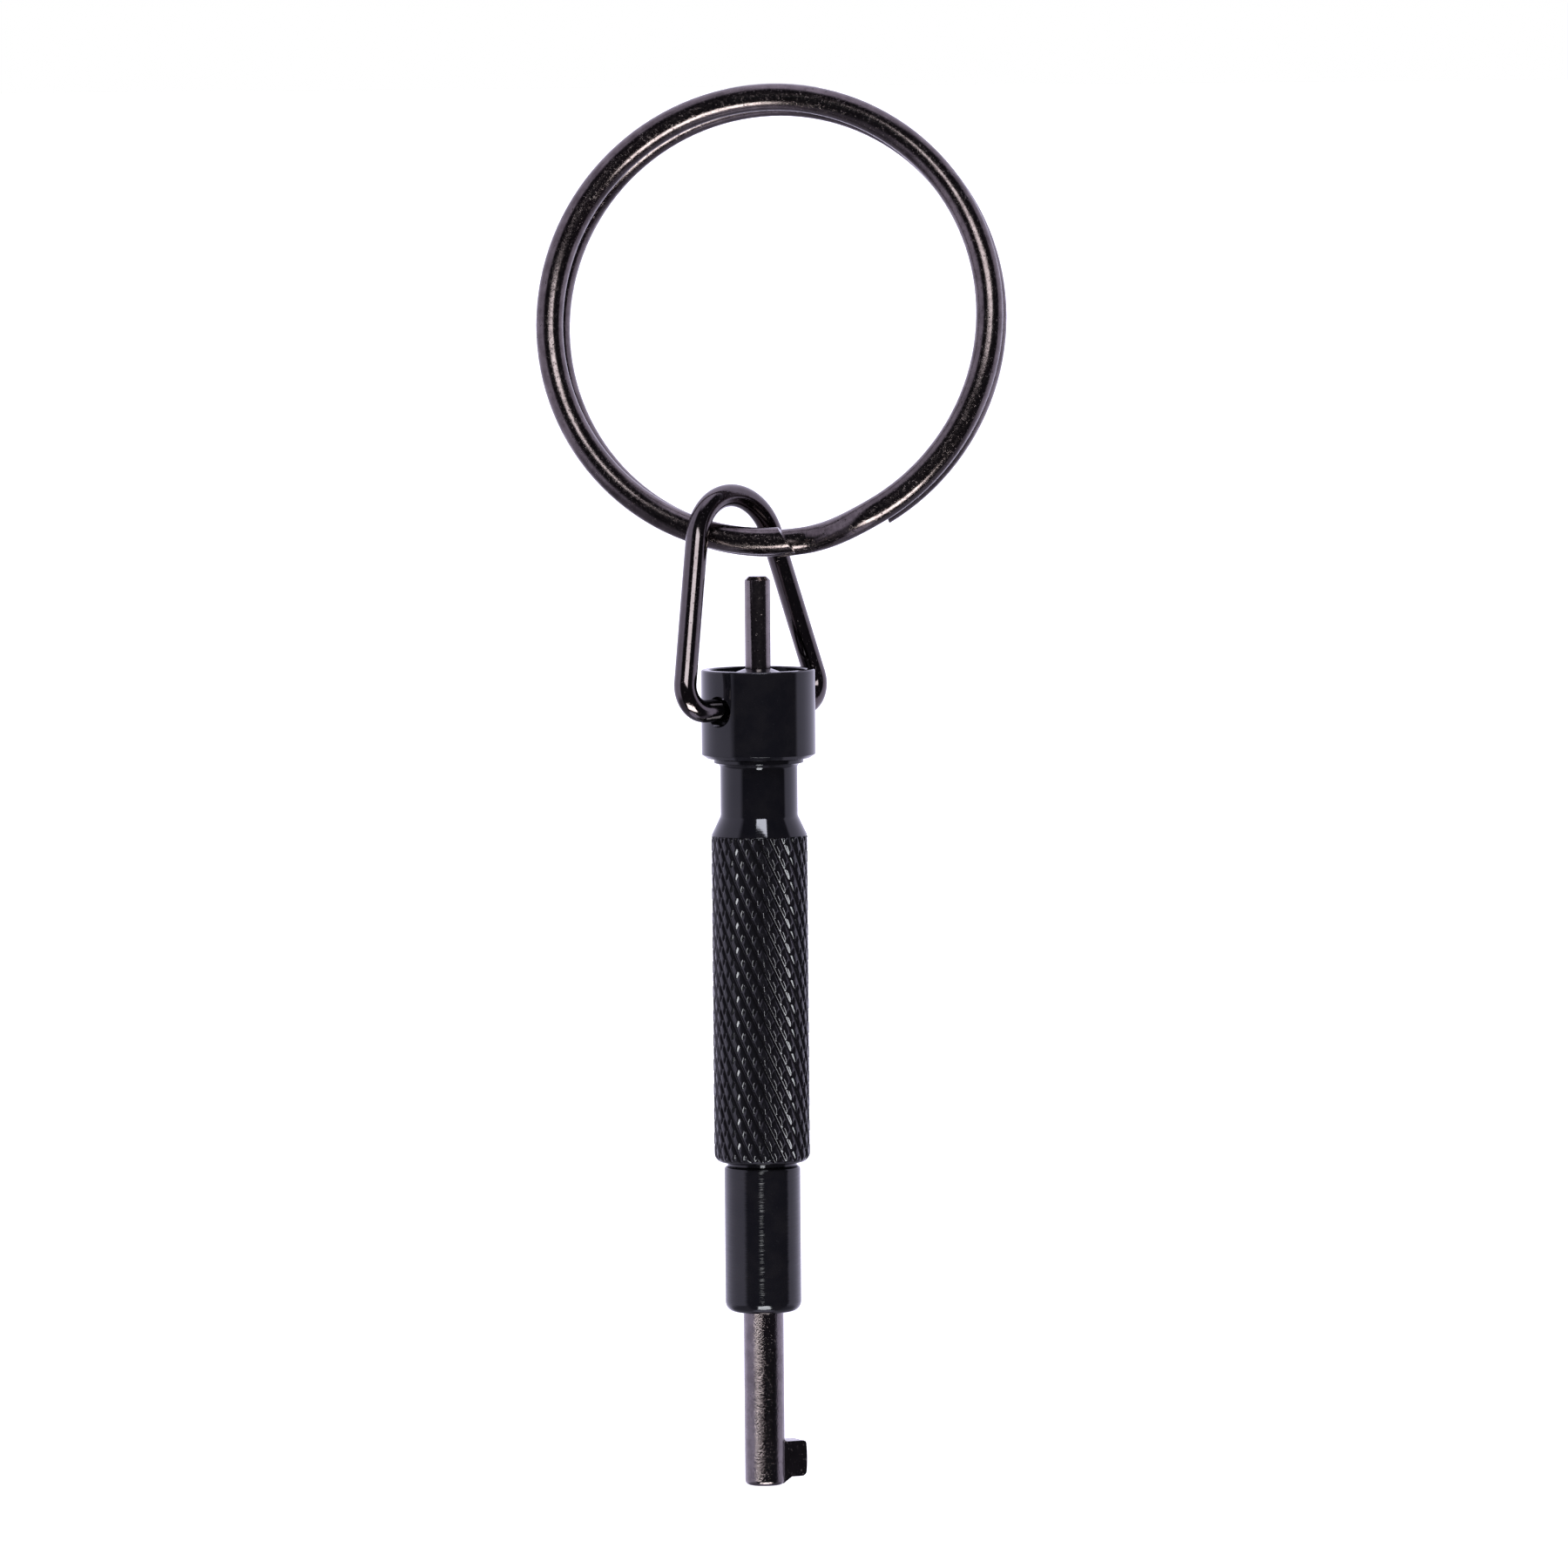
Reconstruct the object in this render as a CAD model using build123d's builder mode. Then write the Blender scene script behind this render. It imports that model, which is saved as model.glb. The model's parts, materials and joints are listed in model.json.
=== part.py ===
"""Swivel handcuff key on a split ring.

A knurled aluminium grip carries a steel key barrel in its nose and a plain steel pin at the other
end.  A cup-shaped collar turns on the grip's stem, held by a washer and a C-shaped retaining ring.
A wire bail pivots in the collar's cross holes, and a two-turn split ring hangs in the bail.

Frame: origin at the centre of the key barrel's open tip, +Z up the tool's axis towards the ring,
-Y the front, +X to the right.  Millimetres.
"""

import os
from math import cos, pi, radians, sin, tan

from build123d import *

# ---------------------------------------------------------------- driving dimensions

# Key barrel and its bit
barrel_d = 3.24
barrel_out = 14.1  # how far it stands out of the nose
barrel_in = 7.5  # how far it is pressed into the nose
barrel_edge = 0.4
key_bore_d = 2.15  # goes over the post inside the lock
key_bore_depth = 10.0
bit_reach = 3.32  # from the tool's axis to the bit's end
bit_bulge = 0.08  # how much the bit's end is rounded
bit_thickness = 2.0
bit_turn = 25.0  # the bit points to the right, turned this far towards the back
bit_bottom = 0.62
bit_top = 3.52
bit_top_edge = 0.3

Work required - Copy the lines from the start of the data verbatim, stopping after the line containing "a split ring.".

Task answer -
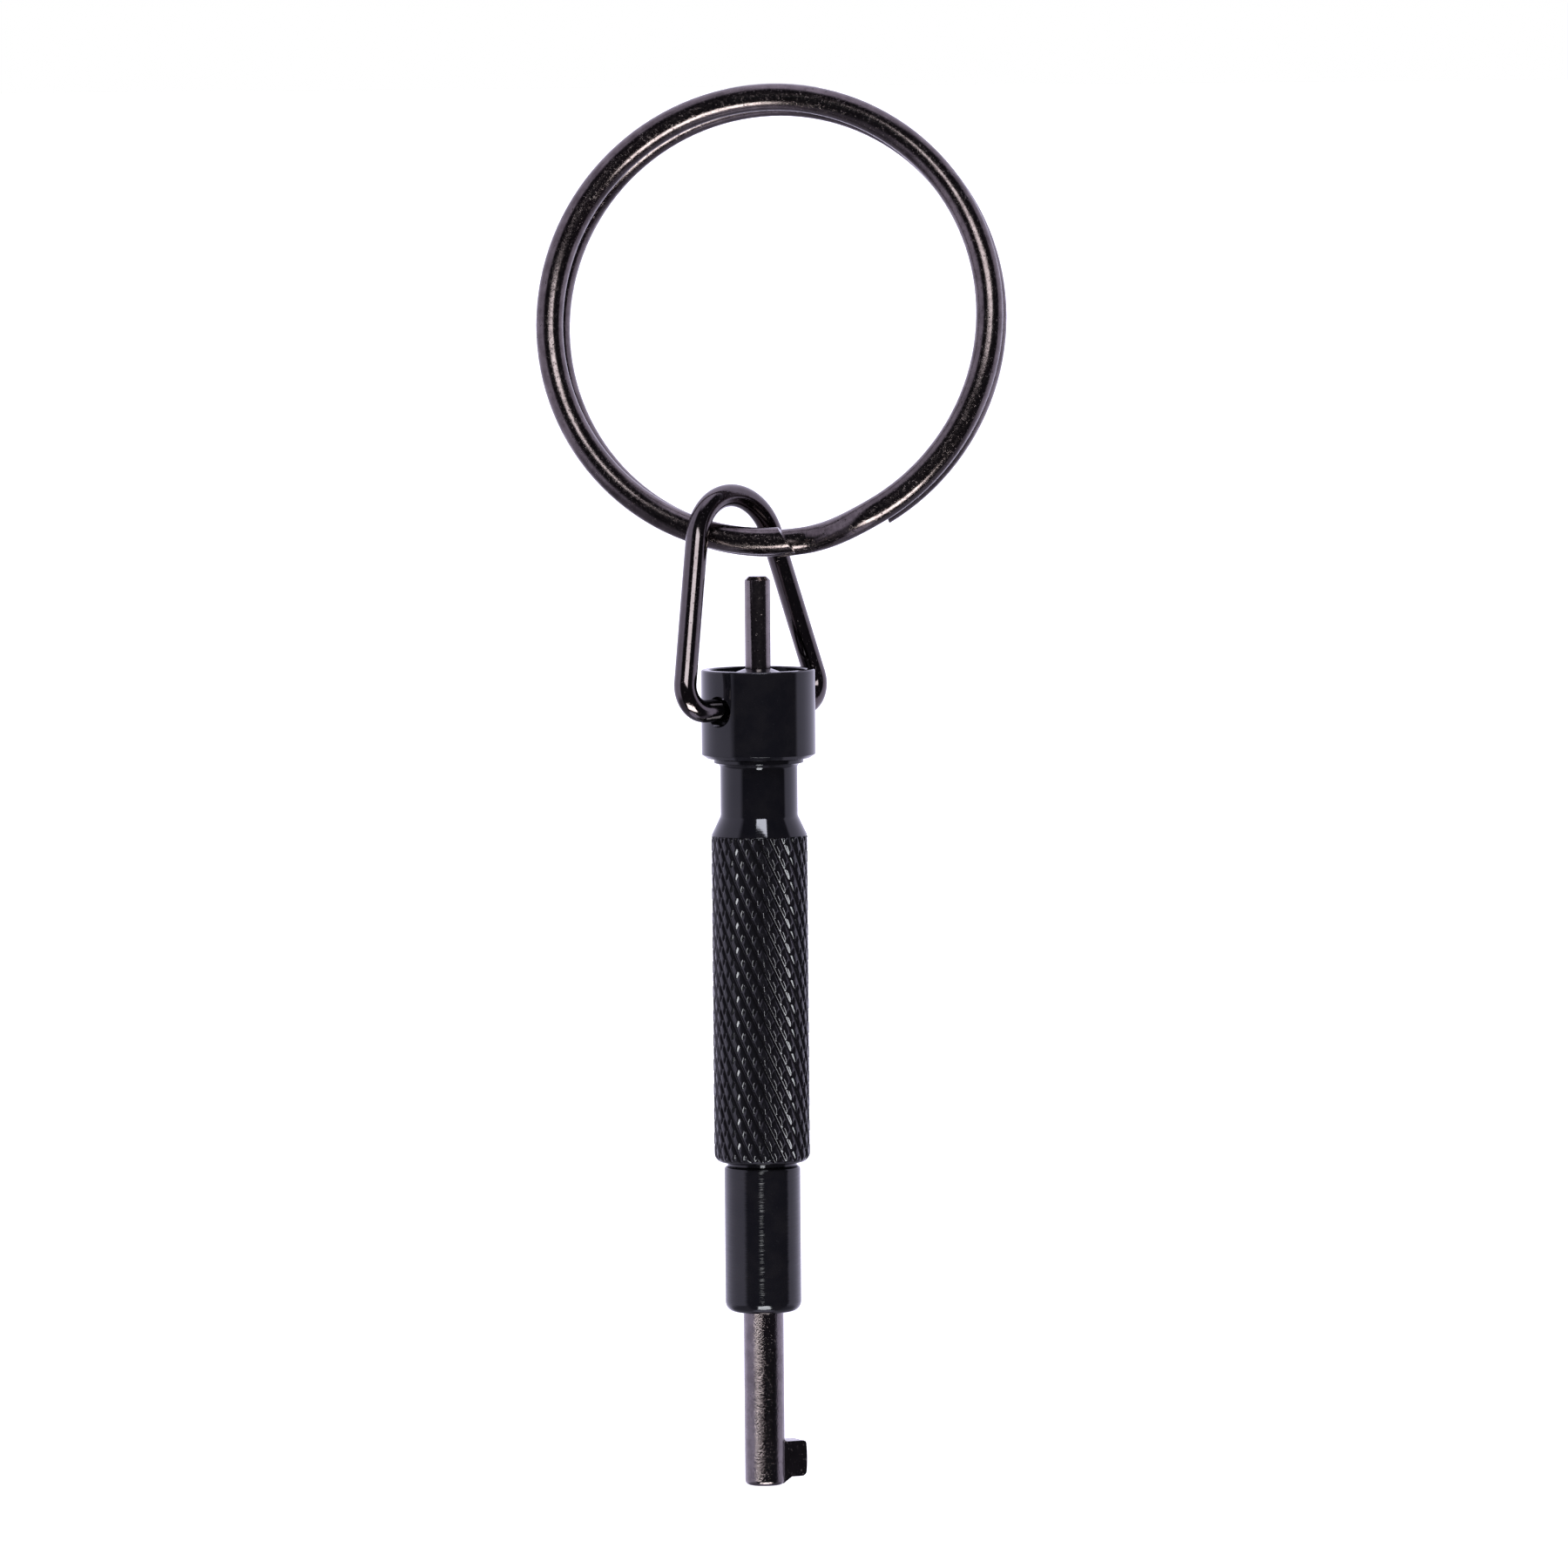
Reconstruct the object in this render as a CAD model using build123d's builder mode. Then write the Blender scene script behind this render. It imports that model, which is saved as model.glb. The model's parts, materials and joints are listed in model.json.
=== part.py ===
"""Swivel handcuff key on a split ring.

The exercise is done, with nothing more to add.